What is required
Output the material beneath exactly, leaving nothing out.

Data

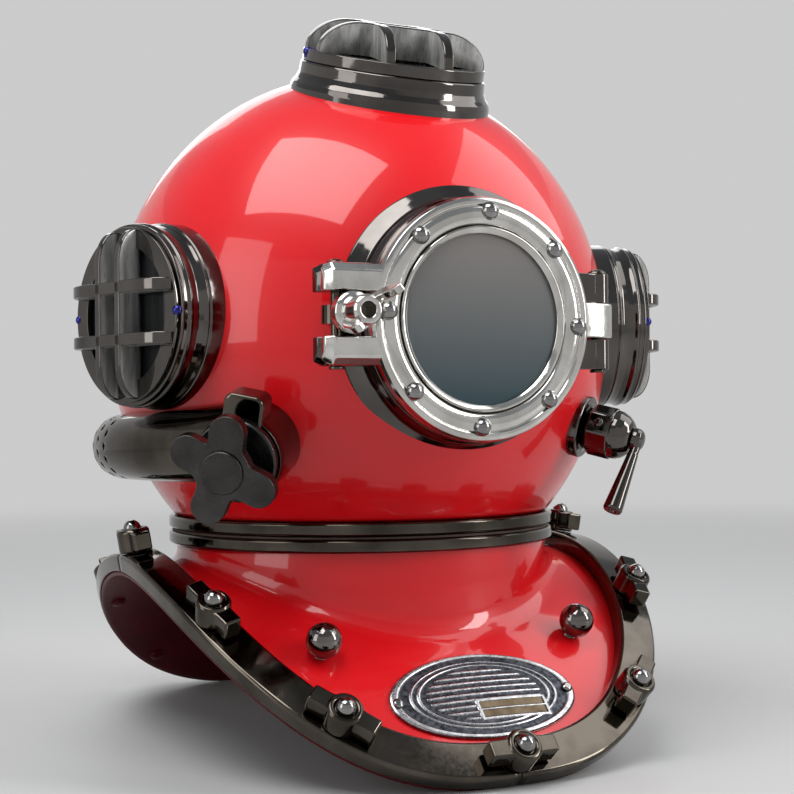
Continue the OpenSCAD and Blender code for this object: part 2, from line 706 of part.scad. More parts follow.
top_step = top_rim - 7;
top_guard_r = top_r - 6;
top_bar_across = 18;
top_bar_along = 14;
top_bar_curve = 27;
top_guard_turn = -8;
module top_frame() {
    face = top_step;
    color(ink) {
        difference() {
            top_seat() difference() {
                turned([[top_spigot - glass_ledge, face - 33],
                    [top_r, face - 33], [top_r, face - 16], [top_r - 1, face - 13],
                    [top_r - 3, face - 10.5], [top_r - 4.6, face - 7], [top_r - 5, face - 1],
                    [top_r - 5.8, face],
                    [top_spigot - 1, face], [top_spigot - 1, face - glass_seat],
                    [top_spigot - glass_ledge, face - glass_seat]]);
                rotate([0, 0, top_guard_turn]) guard_notches(top_guard_r, top_rim);
            }
            dome_plug(seat_gap);
        }
        top_seat() tube(top_spigot, top_spigot - glass_ledge, face - 23, face - 11);
    }
}
module top_glass() {
    color("#3c4a50") top_seat() translate([0, 0, top_step - glass_seat + seat_gap])
        cylinder(r = top_spigot - 1 - seat_gap, h = glass_t);
}
module top_guard() {
    under = guard_h - bar_d;
    color(ink) top_seat() rotate([0, 0, top_guard_turn]) difference() {
        union() {
            tube(top_guard_r, top_spigot - glass_ledge, top_step + seat_gap, top_rim);
            guard_bars(top_guard_r, top_bar_across, bar_t, top_rim, guard_h, top_bar_curve, under);
            rotate([0, 0, 90])
                guard_bars(top_guard_r, top_bar_along, bar_t, top_rim, guard_h, top_bar_curve, under);
        }
        guard_notches(top_guard_r, top_rim);
    }
}
module guard_screws() {
    color("#20206a") {
        for (side = [-1, 1]) side_seat(side) guard_balls(side_guard_r, side_rim);
        top_seat() rotate([0, 0, top_guard_turn]) guard_balls(top_guard_r, top_rim);
    }
}

/* Exhaust valve */

// The valve's axis runs forward and to the wearer's right from the lower dome.
valve_turn = 231.3;
valve_lean = 104.1;
valve_foot_turn = 222.9;
valve_bore = 16;
valve_body = 46;
module at_valve() {
    r = dome_plan(valve_z);
    translate([r * cos(valve_foot_turn), r * sin(valve_foot_turn), valve_z])
        rotate([0, valve_lean, valve_turn]) children();
}
// A lug on the body's upper side takes the wrench.
lug_turn_up = 168;
lug_reach = 36;
lug_w = 22;
lug_back = 24;
lug_long = 18;
module wrench_lug(grow) {
    corner = 5;
    translate([0, 0, valve_body - lug_back - grow]) linear_extrude(lug_long + 2 * grow)
        rotate([0, 0, lug_turn_up]) {
        translate([0, -lug_w / 2 - grow]) square([lug_reach - corner, lug_w + 2 * grow]);
        translate([0, corner - lug_w / 2]) square([lug_reach + grow, lug_w - 2 * corner]);
        for (side = [-1, 1]) translate([lug_reach - corner, side * (lug_w / 2 - corner)])
            circle(r = corner + grow);
    }
}
module exhaust_body() {
    color(ink) difference() {
        union() {
            difference() {
                at_valve() {
                    translate([0, 0, -34]) cylinder(r = valve_r, h = 34 + valve_body - 8);
                    wrench_lug(0);
                }
                dome_plug(seat_gap);
            }
            at_valve() translate([0, 0, -14]) cylinder(r = valve_bore + 2, h = 30);
        }
        at_valve() translate([0, 0, -50]) cylinder(r = valve_bore, h = 50 + valve_body - 12);
        at_valve() translate([0, 0, -50]) cylinder(r = cover_thread, h = 100);
        at_valve() translate([0, 0, valve_body - 8]) cylinder(r = valve_r - 1.5 + run_gap, h = 20);
    }
}
cover_thread = 9;
stem_r = 3.4;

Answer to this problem
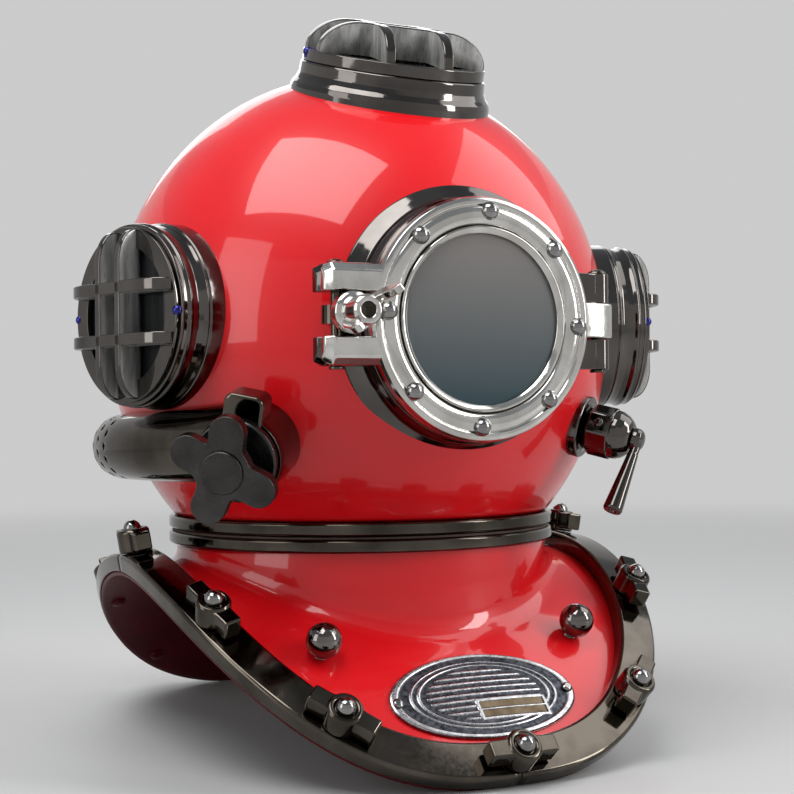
Continue the OpenSCAD and Blender code for this object: part 2, from line 706 of part.scad. More parts follow.
top_step = top_rim - 7;
top_guard_r = top_r - 6;
top_bar_across = 18;
top_bar_along = 14;
top_bar_curve = 27;
top_guard_turn = -8;
module top_frame() {
    face = top_step;
    color(ink) {
        difference() {
            top_seat() difference() {
                turned([[top_spigot - glass_ledge, face - 33],
                    [top_r, face - 33], [top_r, face - 16], [top_r - 1, face - 13],
                    [top_r - 3, face - 10.5], [top_r - 4.6, face - 7], [top_r - 5, face - 1],
                    [top_r - 5.8, face],
                    [top_spigot - 1, face], [top_spigot - 1, face - glass_seat],
                    [top_spigot - glass_ledge, face - glass_seat]]);
                rotate([0, 0, top_guard_turn]) guard_notches(top_guard_r, top_rim);
            }
            dome_plug(seat_gap);
        }
        top_seat() tube(top_spigot, top_spigot - glass_ledge, face - 23, face - 11);
    }
}
module top_glass() {
    color("#3c4a50") top_seat() translate([0, 0, top_step - glass_seat + seat_gap])
        cylinder(r = top_spigot - 1 - seat_gap, h = glass_t);
}
module top_guard() {
    under = guard_h - bar_d;
    color(ink) top_seat() rotate([0, 0, top_guard_turn]) difference() {
        union() {
            tube(top_guard_r, top_spigot - glass_ledge, top_step + seat_gap, top_rim);
            guard_bars(top_guard_r, top_bar_across, bar_t, top_rim, guard_h, top_bar_curve, under);
            rotate([0, 0, 90])
                guard_bars(top_guard_r, top_bar_along, bar_t, top_rim, guard_h, top_bar_curve, under);
        }
        guard_notches(top_guard_r, top_rim);
    }
}
module guard_screws() {
    color("#20206a") {
        for (side = [-1, 1]) side_seat(side) guard_balls(side_guard_r, side_rim);
        top_seat() rotate([0, 0, top_guard_turn]) guard_balls(top_guard_r, top_rim);
    }
}

/* Exhaust valve */

// The valve's axis runs forward and to the wearer's right from the lower dome.
valve_turn = 231.3;
valve_lean = 104.1;
valve_foot_turn = 222.9;
valve_bore = 16;
valve_body = 46;
module at_valve() {
    r = dome_plan(valve_z);
    translate([r * cos(valve_foot_turn), r * sin(valve_foot_turn), valve_z])
        rotate([0, valve_lean, valve_turn]) children();
}
// A lug on the body's upper side takes the wrench.
lug_turn_up = 168;
lug_reach = 36;
lug_w = 22;
lug_back = 24;
lug_long = 18;
module wrench_lug(grow) {
    corner = 5;
    translate([0, 0, valve_body - lug_back - grow]) linear_extrude(lug_long + 2 * grow)
        rotate([0, 0, lug_turn_up]) {
        translate([0, -lug_w / 2 - grow]) square([lug_reach - corner, lug_w + 2 * grow]);
        translate([0, corner - lug_w / 2]) square([lug_reach + grow, lug_w - 2 * corner]);
        for (side = [-1, 1]) translate([lug_reach - corner, side * (lug_w / 2 - corner)])
            circle(r = corner + grow);
    }
}
module exhaust_body() {
    color(ink) difference() {
        union() {
            difference() {
                at_valve() {
                    translate([0, 0, -34]) cylinder(r = valve_r, h = 34 + valve_body - 8);
                    wrench_lug(0);
                }
                dome_plug(seat_gap);
            }
            at_valve() translate([0, 0, -14]) cylinder(r = valve_bore + 2, h = 30);
        }
        at_valve() translate([0, 0, -50]) cylinder(r = valve_bore, h = 50 + valve_body - 12);
        at_valve() translate([0, 0, -50]) cylinder(r = cover_thread, h = 100);
        at_valve() translate([0, 0, valve_body - 8]) cylinder(r = valve_r - 1.5 + run_gap, h = 20);
    }
}
cover_thread = 9;
stem_r = 3.4;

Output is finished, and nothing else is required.